■ SUPPLIED MATERIAL ■

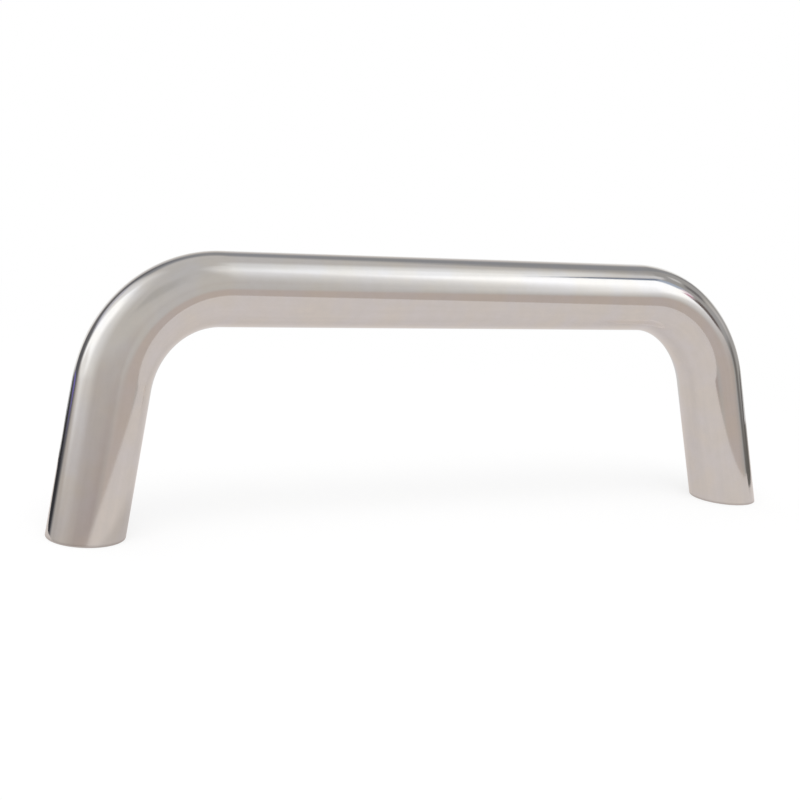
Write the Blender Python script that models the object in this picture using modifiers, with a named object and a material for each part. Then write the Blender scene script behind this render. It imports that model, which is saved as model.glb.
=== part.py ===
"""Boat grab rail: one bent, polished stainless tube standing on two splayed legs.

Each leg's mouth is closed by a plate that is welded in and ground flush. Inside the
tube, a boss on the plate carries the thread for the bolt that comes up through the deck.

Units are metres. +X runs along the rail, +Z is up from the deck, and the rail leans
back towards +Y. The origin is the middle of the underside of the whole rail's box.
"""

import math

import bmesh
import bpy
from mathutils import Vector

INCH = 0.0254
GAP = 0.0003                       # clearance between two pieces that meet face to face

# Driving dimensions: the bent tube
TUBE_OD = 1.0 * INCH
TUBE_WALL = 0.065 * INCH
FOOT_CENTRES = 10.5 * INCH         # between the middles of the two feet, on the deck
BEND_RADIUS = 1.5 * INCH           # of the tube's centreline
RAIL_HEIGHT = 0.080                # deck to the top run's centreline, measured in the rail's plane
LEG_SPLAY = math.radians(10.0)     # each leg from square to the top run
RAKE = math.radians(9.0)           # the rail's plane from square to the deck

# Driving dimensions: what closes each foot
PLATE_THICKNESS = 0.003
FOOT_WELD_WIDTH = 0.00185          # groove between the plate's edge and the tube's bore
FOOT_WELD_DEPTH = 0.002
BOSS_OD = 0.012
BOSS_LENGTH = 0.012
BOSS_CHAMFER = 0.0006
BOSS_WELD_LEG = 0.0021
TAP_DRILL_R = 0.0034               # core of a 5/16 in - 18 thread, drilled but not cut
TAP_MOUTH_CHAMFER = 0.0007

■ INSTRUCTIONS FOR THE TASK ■
Give back the whole listing, word for word.

■ THE OUTPUT ■
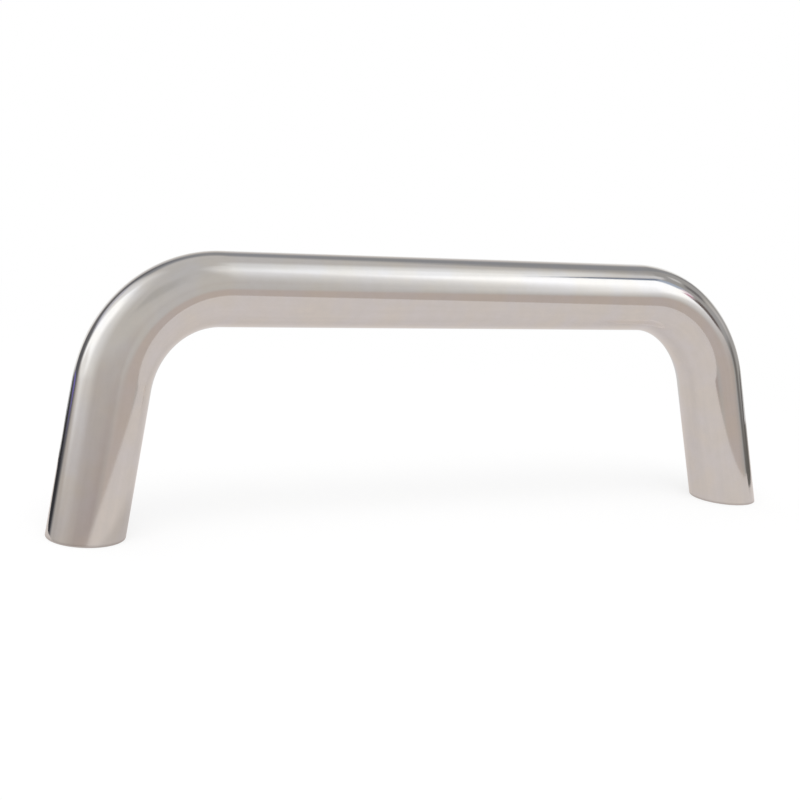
Write the Blender Python script that models the object in this picture using modifiers, with a named object and a material for each part. Then write the Blender scene script behind this render. It imports that model, which is saved as model.glb.
=== part.py ===
"""Boat grab rail: one bent, polished stainless tube standing on two splayed legs.

Each leg's mouth is closed by a plate that is welded in and ground flush. Inside the
tube, a boss on the plate carries the thread for the bolt that comes up through the deck.

Units are metres. +X runs along the rail, +Z is up from the deck, and the rail leans
back towards +Y. The origin is the middle of the underside of the whole rail's box.
"""

import math

import bmesh
import bpy
from mathutils import Vector

INCH = 0.0254
GAP = 0.0003                       # clearance between two pieces that meet face to face

# Driving dimensions: the bent tube
TUBE_OD = 1.0 * INCH
TUBE_WALL = 0.065 * INCH
FOOT_CENTRES = 10.5 * INCH         # between the middles of the two feet, on the deck
BEND_RADIUS = 1.5 * INCH           # of the tube's centreline
RAIL_HEIGHT = 0.080                # deck to the top run's centreline, measured in the rail's plane
LEG_SPLAY = math.radians(10.0)     # each leg from square to the top run
RAKE = math.radians(9.0)           # the rail's plane from square to the deck

# Driving dimensions: what closes each foot
PLATE_THICKNESS = 0.003
FOOT_WELD_WIDTH = 0.00185          # groove between the plate's edge and the tube's bore
FOOT_WELD_DEPTH = 0.002
BOSS_OD = 0.012
BOSS_LENGTH = 0.012
BOSS_CHAMFER = 0.0006
BOSS_WELD_LEG = 0.0021
TAP_DRILL_R = 0.0034               # core of a 5/16 in - 18 thread, drilled but not cut
TAP_MOUTH_CHAMFER = 0.0007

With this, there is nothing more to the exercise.